▸ Objective
Include in the output exactly the lines from the opening of the data through the line containing "# ones are on the hidden side.", and nothing more.
[START OF Supplied material]
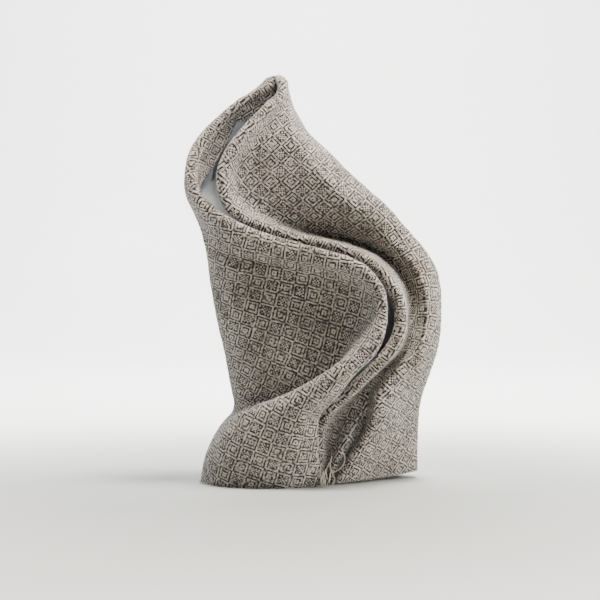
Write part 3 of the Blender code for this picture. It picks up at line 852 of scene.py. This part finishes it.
lining_material = plain_weave("Cotton sateen", ("#8E9196", "#9A9DA2"))
print(lining_material.name, "has", len(lining_material.node_tree.nodes), "nodes")

# %% [markdown]
# ## Creases
# A rolled cloth keeps soft troughs and ridges where it bends, no two alike. Noise would ripple it evenly,
# so each crease is given with its own length, depth and width, where the photograph shows it. Similar
# ones are on the hidden side.

# %% Where the creases are
# Rows name the start and the end across and up, the depth (a ridge is negative) and the half width
CREASES = (
    (-26.5, 131, -4, 136, 0.9, 4.0), (-25, 126, -23, 112, 0.7, 3.2), (-12, 150, -20, 138, -0.5, 2.6),
    (-31, 33, -14, 39, 0.6, 2.2), (-30, 36, -20, 45, 0.35, 1.8), (-38, 26, -42, 8, 0.4, 2.6),
    (-34, 70, -30, 48, 0.35, 3.5), (-36, 95, -33, 72, -0.35, 3.0), (20, 118, 36, 92, 0.45, 4.0),
    (44, 60, 41, 30, 0.4, 3.0), (36, 30, 38, 4, -0.4, 2.4), (44, 22, 43, 2, 0.4, 2.2),
    (-8, 60, 8, 78, 0.3, 5.0))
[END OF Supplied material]
▸ Answer for the task
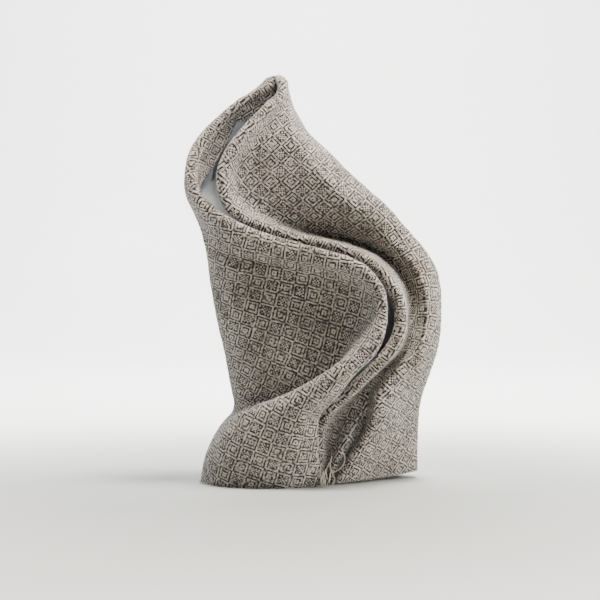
Write part 3 of the Blender code for this picture. It picks up at line 852 of scene.py. This part finishes it.
lining_material = plain_weave("Cotton sateen", ("#8E9196", "#9A9DA2"))
print(lining_material.name, "has", len(lining_material.node_tree.nodes), "nodes")

# %% [markdown]
# ## Creases
# A rolled cloth keeps soft troughs and ridges where it bends, no two alike. Noise would ripple it evenly,
# so each crease is given with its own length, depth and width, where the photograph shows it. Similar
# ones are on the hidden side.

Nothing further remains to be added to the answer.